# Bandsaw Question



## jarhead165 (Jan 19, 2006)

I'm in the process of buying a 14" bandsaw and I have read the reviews of just about all of them. I had decided that the Jet 708115K was the one that suited my price range and requirements. Yesterday I read the specs and some positive reviews on the Rikon 14" saw and now I'm interested in it. Does anyone have any experience with or knowledge of the Rikon Bandsaw?


----------



## GoonMan (Mar 22, 2005)

jarhead165 said:


> I'm in the process of buying a 14" bandsaw and I have read the reviews of just about all of them. I had decided that the Jet 708115K was the one that suited my price range and requirements. Yesterday I read the specs and some positive reviews on the Rikon 14" saw and now I'm interested in it. Does anyone have any experience with or knowledge of the Rikon Bandsaw?



Hello jarhead, Welcome to the RouterForums 

I have also read good reviews on the Rikon and on another wood working forum I belong too several have bought it and are happy with it. It also depends on what you want to do with it. If you are going to do resawing then I would look at comparative prices and go with a larger saw if there is a big price difference between the Jet and Rikon.

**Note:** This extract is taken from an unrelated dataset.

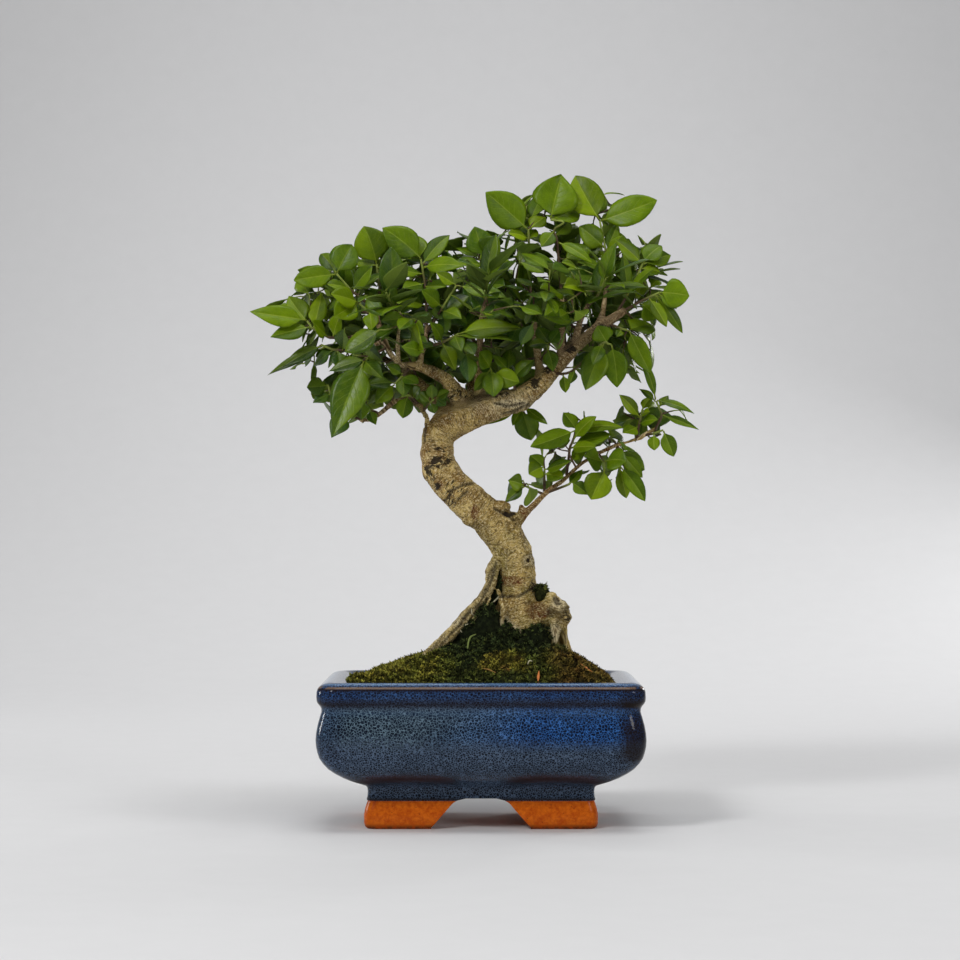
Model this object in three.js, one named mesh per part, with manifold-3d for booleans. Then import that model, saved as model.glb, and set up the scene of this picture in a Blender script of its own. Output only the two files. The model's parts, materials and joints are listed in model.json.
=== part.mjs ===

When I can afford one I am going to Purchase a 17" or larger for resawing. Right now I am using a 12" Crafty which is fair to partly cloudy.


----------



## fibertech (May 7, 2005)

For my money, this Grizzly will be in my shop soon. http://www.grizzly.com/products/G0555

All of the features are there and if this is too expensive, they have another 14" for $100 less. It just has less power.


----------



## Pop_pop1 (Sep 10, 2004)

Welcome Jarhead: I don't have any experience with the Rikon, but I do with the Powermatic 14". The Jet is very simular in construction to it. Which ever saw you decide on, purchase a 6" riser kit if possible. It will give you resawing capability. I think cast iron wheels are a better choice than aluminum too.


----------



## Learning Herb (Sep 11, 2004)

I to would go with the Grizzly, I have a lot of there tools and just love every one, And ther prices are the best around, And ther shipping is supper, You have just enought time to hang up the phone or shut down the PC before it's there HAHA. Would't shop any where else..Learning Herb


----------



## ShaneB (Sep 4, 2005)

Forgive my ignorance. What is resawing?


----------



## reible (Sep 10, 2004)

ShaneB said:


> Forgive my ignorance. What is resawing?


 That is a good question and I'm sure you are not alone in wanting to know what resawing is.......

Resawing is where you take slices of a thicker piece of stock making it into thinner piece. 

The height that is talked about is how high of a piece of wood can be cut. So say you had a 2x6 you wanted to cut in to 3/8 x 6 pieces, the saw would have to have a height of at least the nominal height of the 6" height. 

Resawing can also be done on table saws or even with a hand saw....

Ed


----------